La Belgique a transmis en février 2022 à la République démocratique du Congo un inventaire de plus de 80 000 objets culturels, provenant essentiellement de son ancienne colonie du Congo. Quatre mois plus tard, la Belgique a adopté une loi pour encadrer les restitutions des biens spoliés entre 1885 à 1960, période pendant laquelle le Congo (actuelle RDC) a été la propriété personnelle du roi Léopold II, puis une colonie belge.

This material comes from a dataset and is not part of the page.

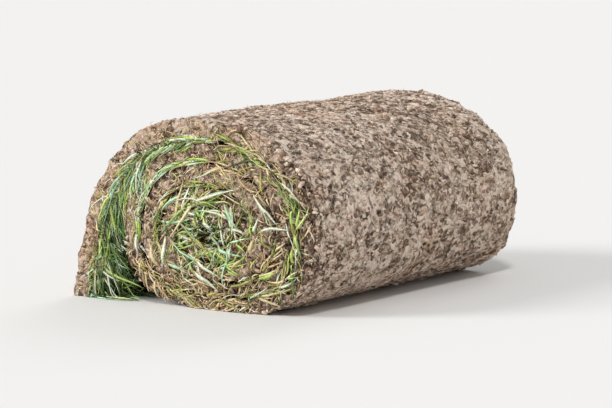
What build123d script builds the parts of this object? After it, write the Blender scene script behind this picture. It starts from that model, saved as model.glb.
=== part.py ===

Les deux pays travaillent à la mise en œuvre effective des restitutions, selon Bruxelles qui signale “un effort de recherche sur la provenance des collections fédérales”, mené principalement au Musée royal de l’Afrique centrale avec l’implication de chercheur·se·s congolais·es. À la fin des années 1970, ce musée avait rendu au pays, à l’époque le Zaïre, 114 objets, mais de qualité secondaire. Au printemps 2022, avant le vote de la loi, un masque géant kakuungu qui était utilisé pour des rites d’initiation de l’ethnie Suku, a été “prêté” pour une durée “illimitée” au Musée national à Kinshasa.

Allemagne

Un document-cadre visant à accélérer les restitutions a été signé en mars 2019 par les autorités culturelles allemandes. Berlin a restitué quelques mois plus tard à la Namibie la croix en pierre de Cape Cross, érigée au XVe siècle pour guider les navigateurs portugais et expédiée dans les années 1890 à Berlin, pendant la colonisation allemande. 23 autres pièces ont ensuite été remises en 2022 à la Namibie, sous la forme d’un prêt à durée indéterminée au Musée national à Windhoek.

Après des années de négociations, un accord a par ailleurs été conclu en juillet 2022 entre Berlin et le gouvernement nigérian pour la restitution d’environ 1 100 œuvres de l’ancien royaume de Bénin (situé dans l’actuel Nigeria), pillées par les Britanniques à la fin du XIXe siècle et aujourd’hui réparties entre une vingtaine de musées allemands. Les 22 premiers bronzes ont été restitués en décembre 2022. Mais la région de Saxe a mis les démarches sur pause après la promulgation en mars 2023 au Nigeria d’un décret conférant la propriété des œuvres rapatriées au Oba de Bénin (chef traditionnel), et non à l’État nigérian, disant se demander si elles seront dans ces conditions accessibles au public. La Bavière ne s’est pas engagée non plus.

Royaume-Uni

Au Royaume-Uni, des lois datant des années 1960 et 1980 empêchent les musées nationaux d’effectuer des restitutions, et le cadre juridique ne semble pas près d’évoluer. Ceci bloque notamment un retour en Grèce des frises du Parthénon, au cœur d’une brouille de longue date, devenue très symbolique, entre Londres et Athènes.

Concernant les biens culturels africains, le British Museum et le Victoria and Albert Museum ont récemment conclu, après un demi-siècle de discussions, un accord pour le prêt à long terme de 32 objets en or et en argent de la cour royale ashanti dérobés à l’époque coloniale dans l’actuel Ghana.

D’autres musées non nationaux et universités ont ces dernières années effectué des restitutions. L’université de Cambridge a par exemple remis en 2021 au Nigeria un coq en bronze volé par les forces britanniques en 1897 lors de la destruction de Benin City, alors capitale du Royaume du Bénin. En 2022, le musée Horniman de Londres a rendu 72 artefacts pillés à Benin City. L’Éthiopie a récupéré en 2021 des trésors antiques pillés au XIXe siècle et d’autres objets, dont une réplique des tables de la loi, en septembre 2023.

Portugal

Au Portugal, une proposition de loi sur le sujet a été rejetée en 2021. Le ministère de la Culture a toutefois lancé fin 2022 la constitution d’un inventaire d’œuvres susceptibles d’être restituées.